▶ [Problem] Emit the entire listing verbatim.

▶ [Material]
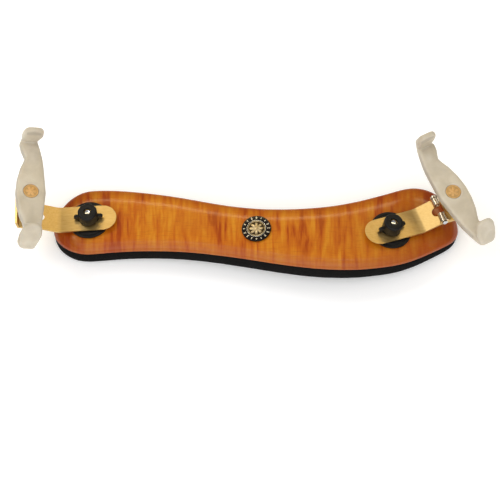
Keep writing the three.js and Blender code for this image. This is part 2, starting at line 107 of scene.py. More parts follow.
def local_box(node, place):
    """The lowest and the highest corner of a CAD node in a local frame."""
    inverse = np.array(place.inverted())
    points = points_of(node) @ inverse[:3, :3].T + inverse[:3, 3]
    return Vector(points.min(0)), Vector(points.max(0))


def arm_frame(side):
    """Stands on the stud's axis, with X along the arm's slide."""
    swivel = joints[side + "_swivel"]
    return axes_frame(swivel["pos_m"], joints[side + "_reach"]["axis"], swivel["axis"])


def hinge_frame(side):
    """Stands on the leaf's hinge, with Y along its pins and Z along the fork's screw."""
    fold = joints[side + "_fold"]
    up = Vector(joints[side + "_fork_lift"]["axis"])
    return axes_frame(fold["pos_m"], (-Vector(fold["axis"])).cross(up), up)


def fork_frame(side):
    """Stands on the underside of the fork's bar, with Y along the bar and X outwards."""
    turn = joints[side + "_fork_turn"]
    up = Vector(turn["axis"])
    centre = Vector(turn["pos_m"])
    reach = points_of(side + "_fork_grip") - np.array(centre)
    reach -= np.outer(reach @ np.array(up), np.array(up))
    far = Vector(reach[np.argmax((reach**2).sum(1))])
    across = hinge_frame(side).col[1].to_3d()
    if far.dot(across) < 0:
        far = -far
    along = Vector(reach[(reach @ np.array(across)) > 0.9 * far.length].mean(0))
    return axes_frame(centre, along.cross(up), up)


# ------------------------------------------------------------------ mesh helpers

def new_piece(name, mesh, body, material, stands_for=()):
    """A visible piece that rides on a body, and stands for CAD nodes if any are given."""
    piece = bpy.data.objects.new(name, mesh)
    bpy.context.scene.collection.objects.link(piece)
    mesh.materials.clear()
    mesh.materials.append(material)
    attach(piece, body)
    if stands_for:
        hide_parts(*stands_for)
    return piece


def to_mesh(bm, name, place=None, smooth=40):
    """A mesh from a bmesh, moved to its place, smooth but for edges sharper than an angle."""
    if place is not None:
        bmesh.ops.transform(bm, matrix=place, verts=bm.verts)
    bmesh.ops.recalc_face_normals(bm, faces=bm.faces)
    mesh = bpy.data.meshes.new(name)
    bm.to_mesh(mesh)
    bm.free()
    mesh.shade_smooth()
    mesh.set_sharp_from_angle(angle=math.radians(smooth))
    return mesh


def with_modifiers(mesh, *settings):
    """The mesh after modifiers, each given as (type, {property: value})."""
    holder = bpy.data.objects.new("holder", mesh)
    bpy.context.scene.collection.objects.link(holder)
    for kind, values in settings:
        modifier = holder.modifiers.new(kind.lower(), kind)
        for key, value in values.items():
            setattr(modifier, key, value)
    evaluated = holder.evaluated_get(bpy.context.evaluated_depsgraph_get())
    made = bpy.data.meshes.new_from_object(evaluated)
    bpy.data.objects.remove(holder)
    return made


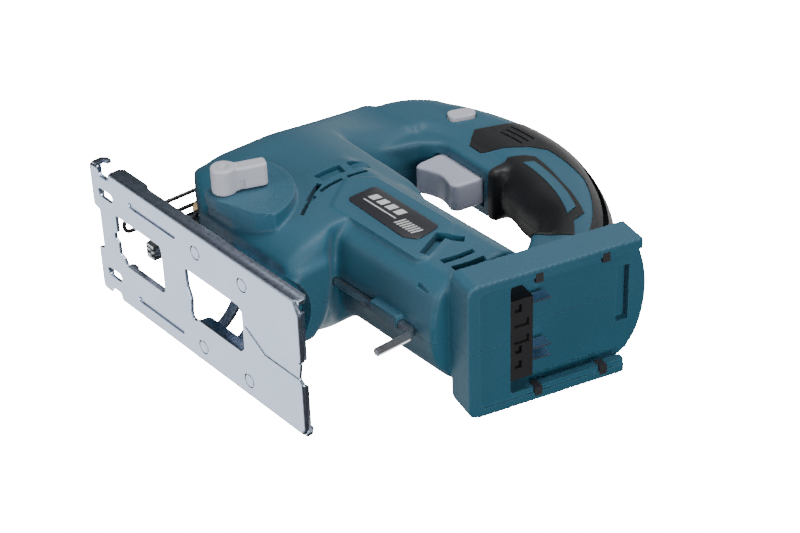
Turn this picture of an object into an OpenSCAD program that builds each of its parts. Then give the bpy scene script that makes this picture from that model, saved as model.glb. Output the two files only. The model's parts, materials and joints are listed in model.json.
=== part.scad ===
// Cordless jigsaw: D-handle power tool standing on its stamped steel shoe.
// +X runs rearward, +Y to the tool's right, +Z up. Z = 0 is the underside of the shoe,
// X = 0 is the bridge between the two windows of the shoe, Y = 0 its middle line. All sizes in millimetres.

/* [Shoe] */
// length of the steel shoe, front to rear
shoe_l = 175; // [165:1:190]
// width of the steel shoe
shoe_w = 77; // [72:1:92]
// sheet thickness of the shoe
shoe_t = 1.8; // [1.5:0.1:2.5]
// height of the turned-up side flanges
flange_h = 7; // [6:0.5:9]

/* [Body] */
// width of the head and motor tube
body_w = 66; // [62:1:80]
// height of the motor axis above the sole
motor_z = 92; // [92:0.5:95]
// width of the handle
grip_w = 36; // [30:1:44]
// outer radius of the handle arch
grip_r = 131.4; // [130:0.2:140]
// wall thickness of the plastic housing
wall = 3.2; // [2.6:0.1:4]

/* [Battery foot] */
// width of the battery foot
foot_w = 75; // [72:1:90]
// length of the battery foot along its face
foot_l = 103; // [100:1:110]
// tilt of the battery face
foot_tilt = 13.7; // [10:0.1:15]

/* [Stroke] */
// full stroke of the plunger rod
stroke = 18; // [14:1:20]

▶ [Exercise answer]
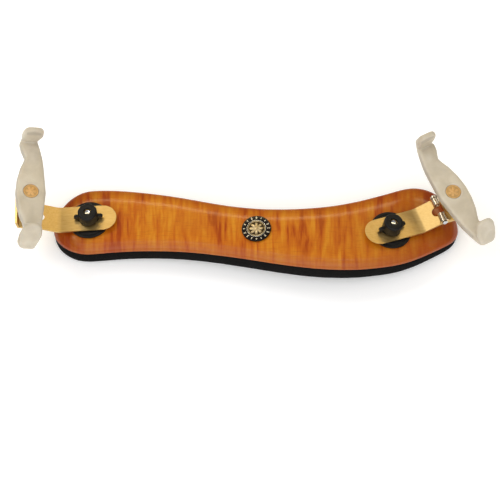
Keep writing the three.js and Blender code for this image. This is part 2, starting at line 107 of scene.py. More parts follow.
def local_box(node, place):
    """The lowest and the highest corner of a CAD node in a local frame."""
    inverse = np.array(place.inverted())
    points = points_of(node) @ inverse[:3, :3].T + inverse[:3, 3]
    return Vector(points.min(0)), Vector(points.max(0))


def arm_frame(side):
    """Stands on the stud's axis, with X along the arm's slide."""
    swivel = joints[side + "_swivel"]
    return axes_frame(swivel["pos_m"], joints[side + "_reach"]["axis"], swivel["axis"])


def hinge_frame(side):
    """Stands on the leaf's hinge, with Y along its pins and Z along the fork's screw."""
    fold = joints[side + "_fold"]
    up = Vector(joints[side + "_fork_lift"]["axis"])
    return axes_frame(fold["pos_m"], (-Vector(fold["axis"])).cross(up), up)


def fork_frame(side):
    """Stands on the underside of the fork's bar, with Y along the bar and X outwards."""
    turn = joints[side + "_fork_turn"]
    up = Vector(turn["axis"])
    centre = Vector(turn["pos_m"])
    reach = points_of(side + "_fork_grip") - np.array(centre)
    reach -= np.outer(reach @ np.array(up), np.array(up))
    far = Vector(reach[np.argmax((reach**2).sum(1))])
    across = hinge_frame(side).col[1].to_3d()
    if far.dot(across) < 0:
        far = -far
    along = Vector(reach[(reach @ np.array(across)) > 0.9 * far.length].mean(0))
    return axes_frame(centre, along.cross(up), up)


# ------------------------------------------------------------------ mesh helpers

def new_piece(name, mesh, body, material, stands_for=()):
    """A visible piece that rides on a body, and stands for CAD nodes if any are given."""
    piece = bpy.data.objects.new(name, mesh)
    bpy.context.scene.collection.objects.link(piece)
    mesh.materials.clear()
    mesh.materials.append(material)
    attach(piece, body)
    if stands_for:
        hide_parts(*stands_for)
    return piece


def to_mesh(bm, name, place=None, smooth=40):
    """A mesh from a bmesh, moved to its place, smooth but for edges sharper than an angle."""
    if place is not None:
        bmesh.ops.transform(bm, matrix=place, verts=bm.verts)
    bmesh.ops.recalc_face_normals(bm, faces=bm.faces)
    mesh = bpy.data.meshes.new(name)
    bm.to_mesh(mesh)
    bm.free()
    mesh.shade_smooth()
    mesh.set_sharp_from_angle(angle=math.radians(smooth))
    return mesh


def with_modifiers(mesh, *settings):
    """The mesh after modifiers, each given as (type, {property: value})."""
    holder = bpy.data.objects.new("holder", mesh)
    bpy.context.scene.collection.objects.link(holder)
    for kind, values in settings:
        modifier = holder.modifiers.new(kind.lower(), kind)
        for key, value in values.items():
            setattr(modifier, key, value)
    evaluated = holder.evaluated_get(bpy.context.evaluated_depsgraph_get())
    made = bpy.data.meshes.new_from_object(evaluated)
    bpy.data.objects.remove(holder)
    return made


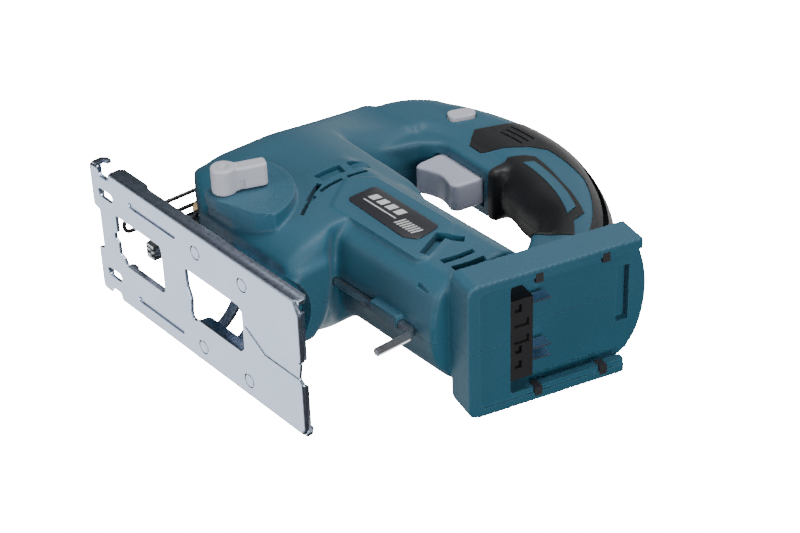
Turn this picture of an object into an OpenSCAD program that builds each of its parts. Then give the bpy scene script that makes this picture from that model, saved as model.glb. Output the two files only. The model's parts, materials and joints are listed in model.json.
=== part.scad ===
// Cordless jigsaw: D-handle power tool standing on its stamped steel shoe.
// +X runs rearward, +Y to the tool's right, +Z up. Z = 0 is the underside of the shoe,
// X = 0 is the bridge between the two windows of the shoe, Y = 0 its middle line. All sizes in millimetres.

/* [Shoe] */
// length of the steel shoe, front to rear
shoe_l = 175; // [165:1:190]
// width of the steel shoe
shoe_w = 77; // [72:1:92]
// sheet thickness of the shoe
shoe_t = 1.8; // [1.5:0.1:2.5]
// height of the turned-up side flanges
flange_h = 7; // [6:0.5:9]

/* [Body] */
// width of the head and motor tube
body_w = 66; // [62:1:80]
// height of the motor axis above the sole
motor_z = 92; // [92:0.5:95]
// width of the handle
grip_w = 36; // [30:1:44]
// outer radius of the handle arch
grip_r = 131.4; // [130:0.2:140]
// wall thickness of the plastic housing
wall = 3.2; // [2.6:0.1:4]

/* [Battery foot] */
// width of the battery foot
foot_w = 75; // [72:1:90]
// length of the battery foot along its face
foot_l = 103; // [100:1:110]
// tilt of the battery face
foot_tilt = 13.7; // [10:0.1:15]

/* [Stroke] */
// full stroke of the plunger rod
stroke = 18; // [14:1:20]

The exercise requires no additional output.